[start]
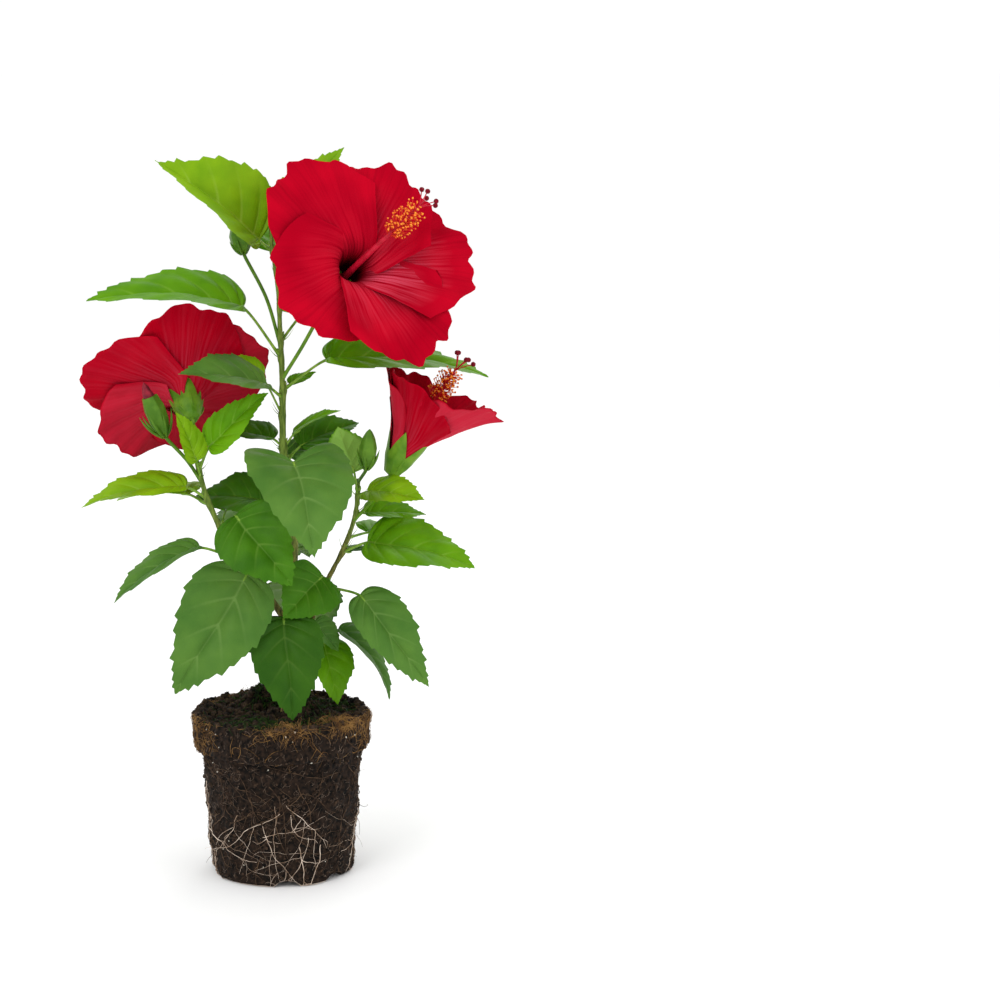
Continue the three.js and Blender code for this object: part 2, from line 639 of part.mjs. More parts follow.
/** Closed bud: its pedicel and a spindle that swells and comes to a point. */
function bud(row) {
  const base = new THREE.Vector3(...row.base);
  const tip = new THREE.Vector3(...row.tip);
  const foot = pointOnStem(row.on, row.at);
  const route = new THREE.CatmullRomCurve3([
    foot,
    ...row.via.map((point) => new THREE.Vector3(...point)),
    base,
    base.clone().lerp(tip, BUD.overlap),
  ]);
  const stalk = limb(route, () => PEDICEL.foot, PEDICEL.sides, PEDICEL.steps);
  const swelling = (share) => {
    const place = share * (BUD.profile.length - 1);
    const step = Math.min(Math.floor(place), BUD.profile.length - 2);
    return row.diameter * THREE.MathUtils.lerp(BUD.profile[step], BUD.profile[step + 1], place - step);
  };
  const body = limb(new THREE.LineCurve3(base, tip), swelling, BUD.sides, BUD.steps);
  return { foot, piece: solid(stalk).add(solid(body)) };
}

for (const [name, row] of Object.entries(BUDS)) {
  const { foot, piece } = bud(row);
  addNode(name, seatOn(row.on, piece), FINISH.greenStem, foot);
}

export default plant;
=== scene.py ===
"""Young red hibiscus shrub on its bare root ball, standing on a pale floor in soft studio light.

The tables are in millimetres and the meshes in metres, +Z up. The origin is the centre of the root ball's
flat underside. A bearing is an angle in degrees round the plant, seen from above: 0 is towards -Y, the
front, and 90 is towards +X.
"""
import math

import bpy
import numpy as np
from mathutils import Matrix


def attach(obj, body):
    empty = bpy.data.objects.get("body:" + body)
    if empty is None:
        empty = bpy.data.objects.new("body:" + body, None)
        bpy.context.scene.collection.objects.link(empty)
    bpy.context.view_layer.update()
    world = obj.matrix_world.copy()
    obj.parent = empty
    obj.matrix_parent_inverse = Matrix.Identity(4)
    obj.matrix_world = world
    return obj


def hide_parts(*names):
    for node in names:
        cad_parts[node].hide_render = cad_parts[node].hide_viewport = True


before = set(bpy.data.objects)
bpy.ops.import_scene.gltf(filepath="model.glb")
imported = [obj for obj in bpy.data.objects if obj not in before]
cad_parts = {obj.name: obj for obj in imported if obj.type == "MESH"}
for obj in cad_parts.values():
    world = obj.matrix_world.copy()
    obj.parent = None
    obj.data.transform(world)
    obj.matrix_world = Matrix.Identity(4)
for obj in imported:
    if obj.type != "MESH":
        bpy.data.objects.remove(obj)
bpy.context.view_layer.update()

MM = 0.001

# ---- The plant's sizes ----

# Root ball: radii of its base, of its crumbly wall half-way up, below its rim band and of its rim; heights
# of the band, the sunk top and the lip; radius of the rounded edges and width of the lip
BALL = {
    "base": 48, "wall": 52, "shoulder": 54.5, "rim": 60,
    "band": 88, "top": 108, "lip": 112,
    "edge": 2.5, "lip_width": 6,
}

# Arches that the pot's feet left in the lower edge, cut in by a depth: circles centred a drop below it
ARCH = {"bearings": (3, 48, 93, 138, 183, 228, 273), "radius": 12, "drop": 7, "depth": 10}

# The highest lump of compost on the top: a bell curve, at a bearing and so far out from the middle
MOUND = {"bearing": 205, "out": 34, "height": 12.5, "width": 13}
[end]
Aim:
Write out again only the lines from the line containing "for (const [name, row]" through the line containing "bpy.context.scene.collection.objects.link(empty)", both included, exactly as they are.

Solution to the exercise:
for (const [name, row] of Object.entries(BUDS)) {
  const { foot, piece } = bud(row);
  addNode(name, seatOn(row.on, piece), FINISH.greenStem, foot);
}

export default plant;
=== scene.py ===
"""Young red hibiscus shrub on its bare root ball, standing on a pale floor in soft studio light.

The tables are in millimetres and the meshes in metres, +Z up. The origin is the centre of the root ball's
flat underside. A bearing is an angle in degrees round the plant, seen from above: 0 is towards -Y, the
front, and 90 is towards +X.
"""
import math

import bpy
import numpy as np
from mathutils import Matrix


def attach(obj, body):
    empty = bpy.data.objects.get("body:" + body)
    if empty is None:
        empty = bpy.data.objects.new("body:" + body, None)
        bpy.context.scene.collection.objects.link(empty)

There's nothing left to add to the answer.